David Simon came on stage dressed like a writer. He’s not a fancy man but he is an honest man; an honest man who could jokingly equate Karl Marx to MC Hammer and then depress a full theatre with the idea that by allowing uncontrolled profit growth be our society’s goal, we have forsaken the social compact that companies engage in when they first go into business.

Simon mourned the death of democracy in the US, saying that “the electoral process has been purchased.” He spoke about the failed war on drugs, the financial incentive to increase incarceration numbers and the problem of everybody wanting healthcare provided for them but nobody wanting to pay for it to be provided to someone else.

His talk was reminiscent of the opening chapters of The Grapes of Wrath where we discover no one is responsible for the current state but we have all played a part.

In a conversation I had with Michael Williams before writing this, we discussed the problem of inter nation guests versus local ideas. It’s a tough choice for the director of an organisation that has the word ‘ideas’ in its motto.

I would argue that we just admit that a festival is a time to have a bunch of imported ideas presented to us. The Wheeler Centre spends the rest of the year presenting us with local ideas. They presented us with a bunch of guest speakers we otherwise would not have heard.
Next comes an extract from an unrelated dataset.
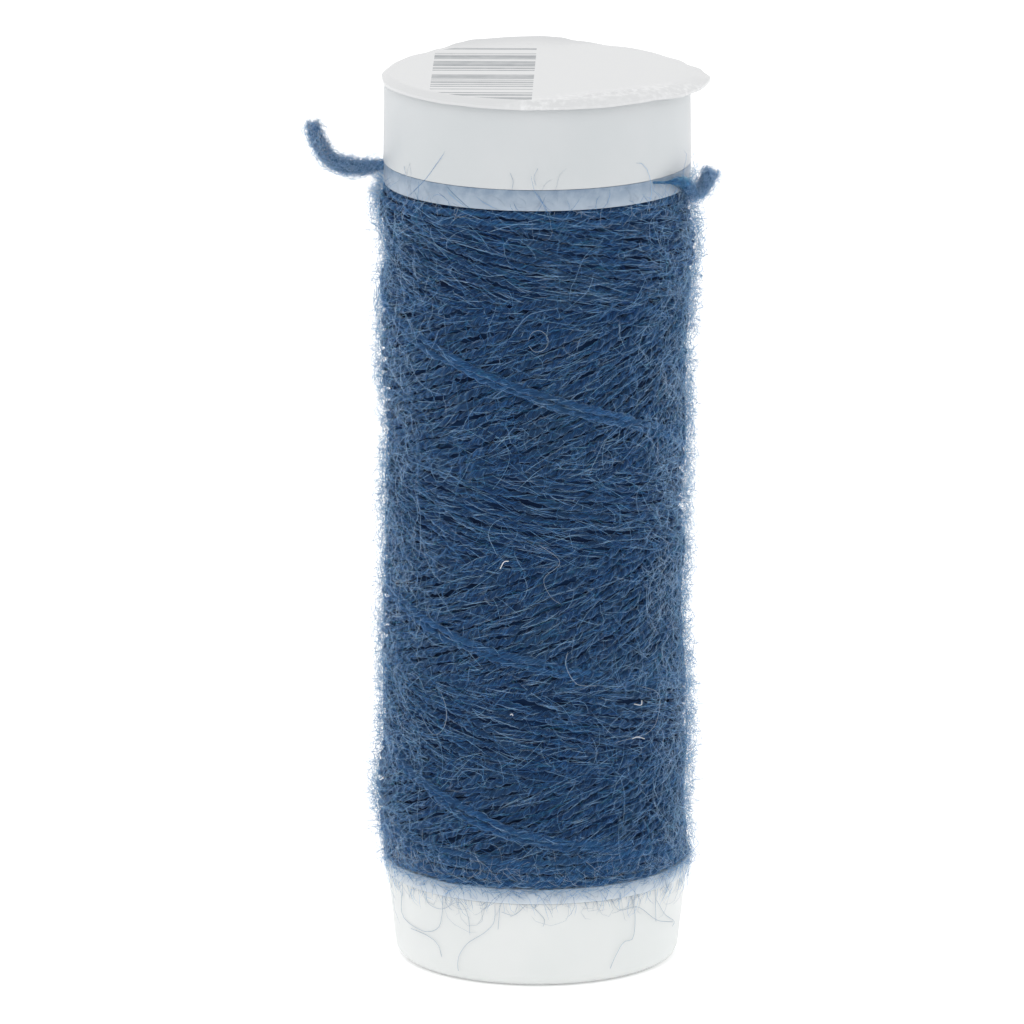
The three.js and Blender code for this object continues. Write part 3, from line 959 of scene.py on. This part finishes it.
def starts_in_view(count):
    """Random places along the parts of the loose yarn that are not under the lid."""
    start = rng.uniform(0, tail_length, count)
    smoother = (start > SHOWS_AFTER) & (start < SMOOTHER_BEFORE)
    kept = smoother & (rng.random(count) < SMOOTHER_SHARE)
    return start[(start < SHOWS_BEFORE) | (start > SMOOTHER_BEFORE) | kept]


wound_from, standing_from = starts_in_view(4200), starts_in_view(8000)
ends_from = rng.choice([0.1, tail_length - 0.1], 300) + rng.uniform(-0.1, 0.1, 300)
tail_fuzz = np.concatenate([
    fibres_round(tail_route, tail_radius, wound_from, 5, 1.7, 0.5, 0.22),
    fibres_round(tail_route, tail_radius, standing_from, 5, 1.1, 0.8, 0.36),
    fibres_round(tail_route, tail_radius, ends_from, 5, 0.22, 0.9, 0.3, 0.1),
])
starts = np.concatenate([wound_from, standing_from, ends_from])
teased = (starts < TEASED_BEFORE) & (rng.random(len(starts)) < TEASED_SHARE)
# Most are light fibres: painted light on the loose yarn
tail_colours = np.where(teased, PALE, colours(len(starts), 0.84, 0.14, 0.02, 0.0))
smoother = (starts > SHOWS_AFTER) & (starts < SMOOTHER_BEFORE)
tail_colours = np.where(smoother, rng.choice([MID, BLUE], len(starts)), tail_colours)
fibre_piece("fuzz_loose_yarn", tail_fuzz, tail_colours, thickness=0.58)

# %% Fuzz on the strands laid last
last_fuzz = []
for line in last_strands[0]:
    start = rng.uniform(0, last_strands[1], 700)
    last_fuzz.append(fibres_round(line, np.full(len(line), 0.3), start, 4, 1.4, 0.4, 0.1))
last_fuzz = np.concatenate(last_fuzz)
fibre_piece("fuzz_laid_last", last_fuzz, colours(len(last_fuzz), 0.2, 0.5, 0.25, 0.05))

# %% [markdown]
# ## Plastic parts
# The spool, lid and cup are injection moulded in thin polypropylene. It has a satin gloss, a fine
# grain from the mould and a soft depth, because some light goes into it. The flanges are thinner
# and milky. A colour ramp over the height paints on them the blue light that the wool sends
# through, fading towards the white cup below, and paints shade: darker next to the winding and
# darkest under the lid's lip. Every edge has a small radius from the mould, so each
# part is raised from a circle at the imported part's sizes and its sharp edges get a bevel.

# %% Moulded plastic
# The spool's top, and the lid's lower edge just over it
SPOOL_TOP, LIP = 58.66, 58.68


def moulded_material(name, colour, shade_colour, roughness, scatter):
    """White polypropylene, faintly uneven over some mm."""
    material, add, shade = new_material(name)
    place = add("ShaderNodeTexCoord").outputs["Object"]
    cloud = add("ShaderNodeTexNoise", {"Vector": place, "Scale": 0.16 / MM, "Detail": 2.0})
    share = add(
        "ShaderNodeMapRange", {"Value": cloud.outputs["Fac"], "From Min": 0.35, "From Max": 0.7},
    )
    tint = add(
        "ShaderNodeMix",
        {"Factor": share.outputs["Result"], "A": linear(colour), "B": linear(shade_colour)},
        data_type="RGBA",
    )
    grain = add("ShaderNodeTexNoise", {"Vector": place, "Scale": 2.6 / MM, "Detail": 2.0})
    bump = add(
        "ShaderNodeBump", {"Height": grain.outputs["Fac"], "Strength": 0.15, "Distance": 0.02 * MM},
    )
    shade({
        "Base Color": tint.outputs["Result"], "Roughness": roughness, "IOR": 1.49,
        "Subsurface Weight": scatter, "Subsurface Radius": (1.0, 1.0, 1.0),
        "Subsurface Scale": 0.6 * MM, "Normal": bump.outputs["Normal"],
    })
    return material


WHITE_PLASTIC = moulded_material(
    "polypropylene_white", "#dddfde", "#d9dcdb", roughness=0.38, scatter=0.4,
)
# The lid is thinner, and its copy of the plastic is a little greyer: that grey is painted shade,
# for the lid gets less light from the floor than the cup does
LID_PLASTIC_PAINTED_SHADE = moulded_material(
    "polypropylene_white_painted_shade", "#c6c9cb", "#c2c6c8", roughness=0.45, scatter=0.2,
)


def milky_painted_shading_material():
    """The spool's flanges, with painted blue light and painted shade by height: the ramp's places
    are shares of the height.
    """
    material, add, shade = new_material("polypropylene_milky_painted_shading")
    place = add("ShaderNodeTexCoord").outputs["Object"]
    z = add("ShaderNodeSeparateXYZ", {"Vector": place}).outputs["Z"]
    height = add("ShaderNodeMath", {0: z, 1: SPOOL_TOP * MM}, operation="DIVIDE")
    tint = add("ShaderNodeValToRGB", {"Fac": height.outputs["Value"]})
    ramp = tint.color_ramp.elements
    # Painted shade: darker next to the winding and darkest at the top under the lid's lip; the blue
    # is painted light from the wool
    ramp[0].position, ramp[0].color = 6.5 / SPOOL_TOP, linear("#c8cfd5")
    ramp[1].position, ramp[1].color = 1.0, linear("#72869c")
    ramp.new(7.3 / SPOOL_TOP).color = linear("#a5b4c2")
    ramp.new(57.3 / SPOOL_TOP).color = linear("#9eabb9")
    cloud = add(
        "ShaderNodeTexNoise", {"Vector": place, "Scale": 1.3 / MM, "Detail": 3.0, "Roughness": 0.6},
    )
    share = add(
        "ShaderNodeMapRange",
        {"Value": cloud.outputs["Fac"], "From Min": 0.4, "From Max": 0.7, "To Max": 0.45},
    )
    colour = add(
        "ShaderNodeMix",
        {"Factor": share.outputs["Result"], "A": tint.outputs["Color"], "B": linear("#aab6c3")},
        data_type="RGBA",
    )
    shade({
        "Base Color": colour.outputs["Result"], "Roughness": 0.4, "IOR": 1.49,
        "Subsurface Weight": 0.4, "Subsurface Radius": (1.0, 1.0, 1.0),
        "Subsurface Scale": 0.4 * MM,
    })
    return material


MILKY_PLASTIC_PAINTED_SHADING = milky_painted_shading_material()

# %% Finish of a moulded part
# Edges sharper than the first are rounded, and edges flatter than the second are shaded smooth
SHARP_EDGE, SMOOTH_BELOW = math.radians(35), math.radians(40)


def select_only(piece):
    bpy.ops.object.select_all(action="DESELECT")
    piece.select_set(True)
    bpy.context.view_layer.objects.active = piece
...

I don’t think it’s incumbent on the Wheeler Centre to throw a token Australian into the mix at the cost of having a fresh voice in a rare opportunity. It’s incumbent on us, the idea seekers, to make more of the resources available to us throughout the year.

At the end of the day of a lot of thinking, talking and listening, it was clear that we all have a lot more work to do (especially Kirby Ferguson). I look forward to next year’s pop-up festival of imported ideas so that we can learn from them and incorporate those lessons into our own thoughts and actions.

In the interests of honesty and openness, I should point out that I have a financial relationship with the Wheeler Centre as a donor/patron/friend. Also, clearly, I know Michael Williams personally because of Melbourne.